▶ _GOAL_: Write out the whole listing, matching it exactly.

▶ _SOURCE EXCERPT_:
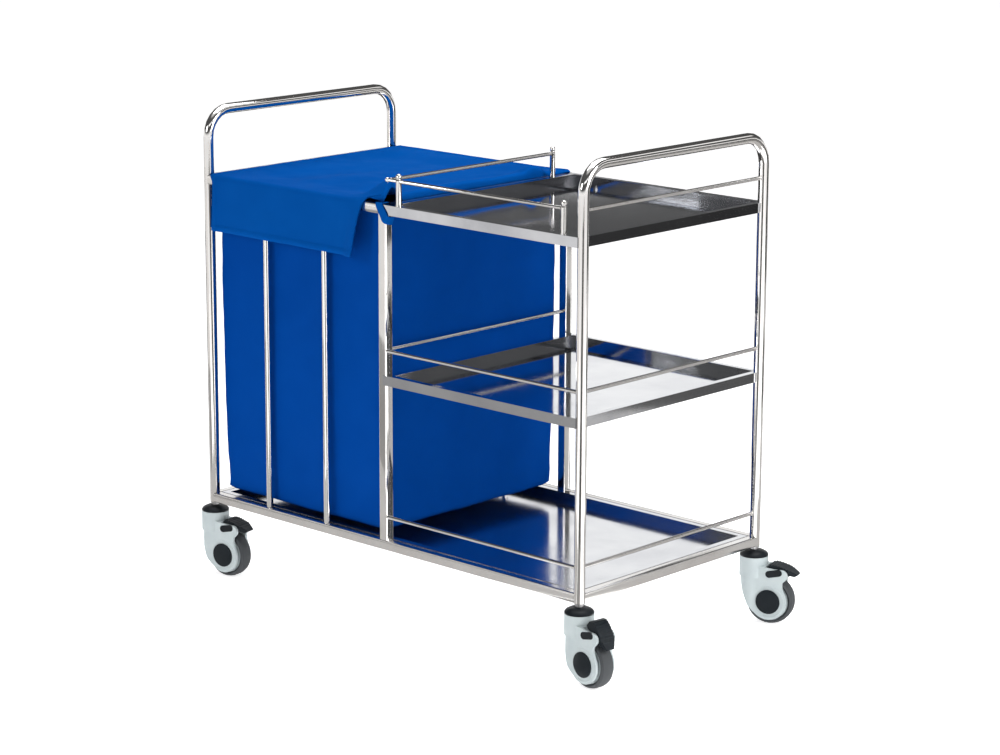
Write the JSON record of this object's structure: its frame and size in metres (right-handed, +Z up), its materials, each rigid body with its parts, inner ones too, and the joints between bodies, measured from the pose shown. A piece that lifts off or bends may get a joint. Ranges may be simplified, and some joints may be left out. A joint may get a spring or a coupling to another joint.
{
  "type": "hospital linen trolley",
  "caption": "Wheeled tubular linen trolley: covered fabric bag bay beside stacked guarded trays, hoop handles at both ends, braked swivel casters.",
  "frame": {"origin": "on the floor, under the centre of the whole trolley's box", "axes": "+X along the length towards the tray end, +Y from the guarded side towards the open side, +Z up"},
  "size_m": [1.1728, 0.6256, 1.017],
  "materials": {
    "frame_steel": "polished stainless steel tube and rod",
    "tray_steel": "mirror polished stainless steel sheet",
    "stem_steel": "zinc plated",
    "bag_fabric": "close woven, royal blue",
    "cover_fabric": "coated woven fabric, royal blue",
    "grey_plastic": "moulded, light grey",
    "dark_plastic": "moulded, charcoal",
    "tyre": "grey non-marking tread"
  },
  "bodies": {
    "frame": {"left_hoop": "frame_steel", "right_hoop": "frame_steel", "base_front_rail": "frame_steel", "base_back_rail": "frame_steel", "base_left_rail": "frame_steel", "base_right_rail": "frame_steel", "mid_front_post": "frame_steel", "mid_back_post": "frame_steel", "bag_front_rail": "frame_steel", "bag_back_rail": "frame_steel", "bag_left_rail": "frame_steel", "bag_right_rail": "frame_steel", "bag_front_bar_1": "frame_steel", "bag_front_bar_2": "frame_steel", "bag_back_bar_1": "frame_steel", "bag_back_bar_2": "frame_steel", "top_tray": "tray_steel", "middle_tray": "tray_steel", "bottom_tray": "tray_steel", "middle_front_rod": "frame_steel", "bottom_front_rod": "frame_steel", "top_end_rod": "frame_steel", "middle_end_rod": "frame_steel", "bottom_end_rod": "frame_steel", "middle_divider_rod": "frame_steel", "guard_post_front_left": "frame_steel", "guard_post_front_right": "frame_steel", "guard_post_back_left": "frame_steel", "top_front_rod": "frame_steel", "top_divider_rod": "frame_steel", "linen_bag": "bag_fabric", "caster_front_left_stem": "stem_steel", "caster_front_right_stem": "stem_steel", "caster_back_left_stem": "stem_steel", "caster_back_right_stem": "stem_steel"},
    "cover": {"bag_cover": "cover_fabric"},
    "caster_front_left_fork": {"caster_front_left_dome": "dark_plastic", "caster_front_left_housing": "grey_plastic", "caster_front_left_hub_caps": "dark_plastic"},
    "caster_front_left_rolling": {"caster_front_left_wheel": "grey_plastic", "caster_front_left_tyre": "tyre"},
    "caster_front_left_brake": {"caster_front_left_pedal": "dark_plastic"},
    "caster_front_right_fork": {"caster_front_right_dome": "dark_plastic", "caster_front_right_housing": "grey_plastic", "caster_front_right_hub_caps": "dark_plastic"},
    "caster_front_right_rolling": {"caster_front_right_wheel": "grey_plastic", "caster_front_right_tyre": "tyre"},
    "caster_front_right_brake": {"caster_front_right_pedal": "dark_plastic"},
    "caster_back_left_fork": {"caster_back_left_dome": "dark_plastic", "caster_back_left_housing": "grey_plastic", "caster_back_left_hub_caps": "dark_plastic"},
    "caster_back_left_rolling": {"caster_back_left_wheel": "grey_plastic", "caster_back_left_tyre": "tyre"},
    "caster_back_left_brake": {"caster_back_left_pedal": "dark_plastic"},
    "caster_back_right_fork": {"caster_back_right_dome": "dark_plastic", "caster_back_right_housing": "grey_plastic", "caster_back_right_hub_caps": "dark_plastic"},
    "caster_back_right_rolling": {"caster_back_right_wheel": "grey_plastic", "caster_back_right_tyre": "tyre"},
    "caster_back_right_brake": {"caster_back_right_pedal": "dark_plastic"}
  },
  "joints": [
    {"name": "cover_hinge", "type": "hinge", "parent": "frame", "child": "cover", "pos_m": [-0.29446, 0.27451, 0.876], "axis": [-1, 0, 0], "range_deg": [0, 110]},
    {"name": "front_left_swivel", "type": "hinge", "parent": "frame", "child": "caster_front_left_fork", "pos_m": [-0.55696, -0.27849, 0.12], "axis": [0, 0, 1], "continuous": true},
    {"name": "front_left_roll", "type": "hinge", "parent": "caster_front_left_fork", "child": "caster_front_left_rolling", "pos_m": [-0.51943, -0.27254, 0.05], "axis": [-0.1564, 0.9877, 0], "continuous": true},
    {"name": "front_left_brake", "type": "hinge", "parent": "caster_front_left_fork", "child": "caster_front_left_brake", "pos_m": [-0.49227, -0.26824, 0.107], "axis": [-0.1564, 0.9877, 0], "range_deg": [0, 40]},
    {"name": "front_right_swivel", "type": "hinge", "parent": "frame", "child": "caster_front_right_fork", "pos_m": [0.49304, -0.27849, 0.12], "axis": [0, 0, 1], "continuous": true},
    {"name": "front_right_roll", "type": "hinge", "parent": "caster_front_right_fork", "child": "caster_front_right_rolling", "pos_m": [0.53076, -0.28312, 0.05], "axis": [0.1219, 0.9925, 0], "continuous": true},
    {"name": "front_right_brake", "type": "hinge", "parent": "caster_front_right_fork", "child": "caster_front_right_brake", "pos_m": [0.55805, -0.28647, 0.107], "axis": [0.1219, 0.9925, 0], "range_deg": [-40, 0]},
    {"name": "back_left_swivel", "type": "hinge", "parent": "frame", "child": "caster_back_left_fork", "pos_m": [-0.55696, 0.26151, 0.12], "axis": [0, 0, 1], "continuous": true},
    {"name": "back_left_roll", "type": "hinge", "parent": "caster_back_left_fork", "child": "caster_back_left_rolling", "pos_m": [-0.51979, 0.26941, 0.05], "axis": [-0.2079, 0.9781, 0], "continuous": true},
    {"name": "back_left_brake", "type": "hinge", "parent": "caster_back_left_fork", "child": "caster_back_left_brake", "pos_m": [-0.49289, 0.27513, 0.107], "axis": [-0.2079, 0.9781, 0], "range_deg": [0, 40]},
    {"name": "back_right_swivel", "type": "hinge", "parent": "frame", "child": "caster_back_right_fork", "pos_m": [0.49304, 0.26151, 0.12], "axis": [0, 0, 1], "continuous": true},
    {"name": "back_right_roll", "type": "hinge", "parent": "caster_back_right_fork", "child": "caster_back_right_rolling", "pos_m": [0.52827, 0.27575, 0.05], "axis": [-0.3746, 0.9272, 0], "continuous": true},
    {"name": "back_right_brake", "type": "hinge", "parent": "caster_back_right_fork", "child": "caster_back_right_brake", "pos_m": [0.55377, 0.28605, 0.107], "axis": [-0.3746, 0.9272, 0], "range_deg": [0, 40]}
  ]
}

▶ _FINISHED TASK_:
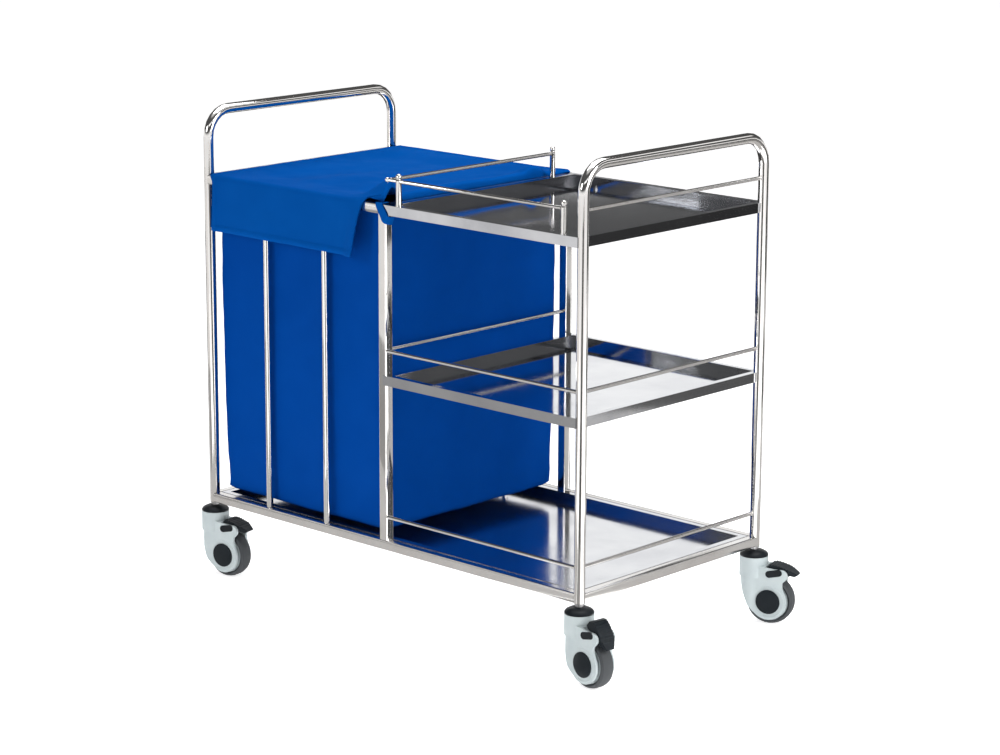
Write the JSON record of this object's structure: its frame and size in metres (right-handed, +Z up), its materials, each rigid body with its parts, inner ones too, and the joints between bodies, measured from the pose shown. A piece that lifts off or bends may get a joint. Ranges may be simplified, and some joints may be left out. A joint may get a spring or a coupling to another joint.
{
  "type": "hospital linen trolley",
  "caption": "Wheeled tubular linen trolley: covered fabric bag bay beside stacked guarded trays, hoop handles at both ends, braked swivel casters.",
  "frame": {"origin": "on the floor, under the centre of the whole trolley's box", "axes": "+X along the length towards the tray end, +Y from the guarded side towards the open side, +Z up"},
  "size_m": [1.1728, 0.6256, 1.017],
  "materials": {
    "frame_steel": "polished stainless steel tube and rod",
    "tray_steel": "mirror polished stainless steel sheet",
    "stem_steel": "zinc plated",
    "bag_fabric": "close woven, royal blue",
    "cover_fabric": "coated woven fabric, royal blue",
    "grey_plastic": "moulded, light grey",
    "dark_plastic": "moulded, charcoal",
    "tyre": "grey non-marking tread"
  },
  "bodies": {
    "frame": {"left_hoop": "frame_steel", "right_hoop": "frame_steel", "base_front_rail": "frame_steel", "base_back_rail": "frame_steel", "base_left_rail": "frame_steel", "base_right_rail": "frame_steel", "mid_front_post": "frame_steel", "mid_back_post": "frame_steel", "bag_front_rail": "frame_steel", "bag_back_rail": "frame_steel", "bag_left_rail": "frame_steel", "bag_right_rail": "frame_steel", "bag_front_bar_1": "frame_steel", "bag_front_bar_2": "frame_steel", "bag_back_bar_1": "frame_steel", "bag_back_bar_2": "frame_steel", "top_tray": "tray_steel", "middle_tray": "tray_steel", "bottom_tray": "tray_steel", "middle_front_rod": "frame_steel", "bottom_front_rod": "frame_steel", "top_end_rod": "frame_steel", "middle_end_rod": "frame_steel", "bottom_end_rod": "frame_steel", "middle_divider_rod": "frame_steel", "guard_post_front_left": "frame_steel", "guard_post_front_right": "frame_steel", "guard_post_back_left": "frame_steel", "top_front_rod": "frame_steel", "top_divider_rod": "frame_steel", "linen_bag": "bag_fabric", "caster_front_left_stem": "stem_steel", "caster_front_right_stem": "stem_steel", "caster_back_left_stem": "stem_steel", "caster_back_right_stem": "stem_steel"},
    "cover": {"bag_cover": "cover_fabric"},
    "caster_front_left_fork": {"caster_front_left_dome": "dark_plastic", "caster_front_left_housing": "grey_plastic", "caster_front_left_hub_caps": "dark_plastic"},
    "caster_front_left_rolling": {"caster_front_left_wheel": "grey_plastic", "caster_front_left_tyre": "tyre"},
    "caster_front_left_brake": {"caster_front_left_pedal": "dark_plastic"},
    "caster_front_right_fork": {"caster_front_right_dome": "dark_plastic", "caster_front_right_housing": "grey_plastic", "caster_front_right_hub_caps": "dark_plastic"},
    "caster_front_right_rolling": {"caster_front_right_wheel": "grey_plastic", "caster_front_right_tyre": "tyre"},
    "caster_front_right_brake": {"caster_front_right_pedal": "dark_plastic"},
    "caster_back_left_fork": {"caster_back_left_dome": "dark_plastic", "caster_back_left_housing": "grey_plastic", "caster_back_left_hub_caps": "dark_plastic"},
    "caster_back_left_rolling": {"caster_back_left_wheel": "grey_plastic", "caster_back_left_tyre": "tyre"},
    "caster_back_left_brake": {"caster_back_left_pedal": "dark_plastic"},
    "caster_back_right_fork": {"caster_back_right_dome": "dark_plastic", "caster_back_right_housing": "grey_plastic", "caster_back_right_hub_caps": "dark_plastic"},
    "caster_back_right_rolling": {"caster_back_right_wheel": "grey_plastic", "caster_back_right_tyre": "tyre"},
    "caster_back_right_brake": {"caster_back_right_pedal": "dark_plastic"}
  },
  "joints": [
    {"name": "cover_hinge", "type": "hinge", "parent": "frame", "child": "cover", "pos_m": [-0.29446, 0.27451, 0.876], "axis": [-1, 0, 0], "range_deg": [0, 110]},
    {"name": "front_left_swivel", "type": "hinge", "parent": "frame", "child": "caster_front_left_fork", "pos_m": [-0.55696, -0.27849, 0.12], "axis": [0, 0, 1], "continuous": true},
    {"name": "front_left_roll", "type": "hinge", "parent": "caster_front_left_fork", "child": "caster_front_left_rolling", "pos_m": [-0.51943, -0.27254, 0.05], "axis": [-0.1564, 0.9877, 0], "continuous": true},
    {"name": "front_left_brake", "type": "hinge", "parent": "caster_front_left_fork", "child": "caster_front_left_brake", "pos_m": [-0.49227, -0.26824, 0.107], "axis": [-0.1564, 0.9877, 0], "range_deg": [0, 40]},
    {"name": "front_right_swivel", "type": "hinge", "parent": "frame", "child": "caster_front_right_fork", "pos_m": [0.49304, -0.27849, 0.12], "axis": [0, 0, 1], "continuous": true},
    {"name": "front_right_roll", "type": "hinge", "parent": "caster_front_right_fork", "child": "caster_front_right_rolling", "pos_m": [0.53076, -0.28312, 0.05], "axis": [0.1219, 0.9925, 0], "continuous": true},
    {"name": "front_right_brake", "type": "hinge", "parent": "caster_front_right_fork", "child": "caster_front_right_brake", "pos_m": [0.55805, -0.28647, 0.107], "axis": [0.1219, 0.9925, 0], "range_deg": [-40, 0]},
    {"name": "back_left_swivel", "type": "hinge", "parent": "frame", "child": "caster_back_left_fork", "pos_m": [-0.55696, 0.26151, 0.12], "axis": [0, 0, 1], "continuous": true},
    {"name": "back_left_roll", "type": "hinge", "parent": "caster_back_left_fork", "child": "caster_back_left_rolling", "pos_m": [-0.51979, 0.26941, 0.05], "axis": [-0.2079, 0.9781, 0], "continuous": true},
    {"name": "back_left_brake", "type": "hinge", "parent": "caster_back_left_fork", "child": "caster_back_left_brake", "pos_m": [-0.49289, 0.27513, 0.107], "axis": [-0.2079, 0.9781, 0], "range_deg": [0, 40]},
    {"name": "back_right_swivel", "type": "hinge", "parent": "frame", "child": "caster_back_right_fork", "pos_m": [0.49304, 0.26151, 0.12], "axis": [0, 0, 1], "continuous": true},
    {"name": "back_right_roll", "type": "hinge", "parent": "caster_back_right_fork", "child": "caster_back_right_rolling", "pos_m": [0.52827, 0.27575, 0.05], "axis": [-0.3746, 0.9272, 0], "continuous": true},
    {"name": "back_right_brake", "type": "hinge", "parent": "caster_back_right_fork", "child": "caster_back_right_brake", "pos_m": [0.55377, 0.28605, 0.107], "axis": [-0.3746, 0.9272, 0], "range_deg": [0, 40]}
  ]
}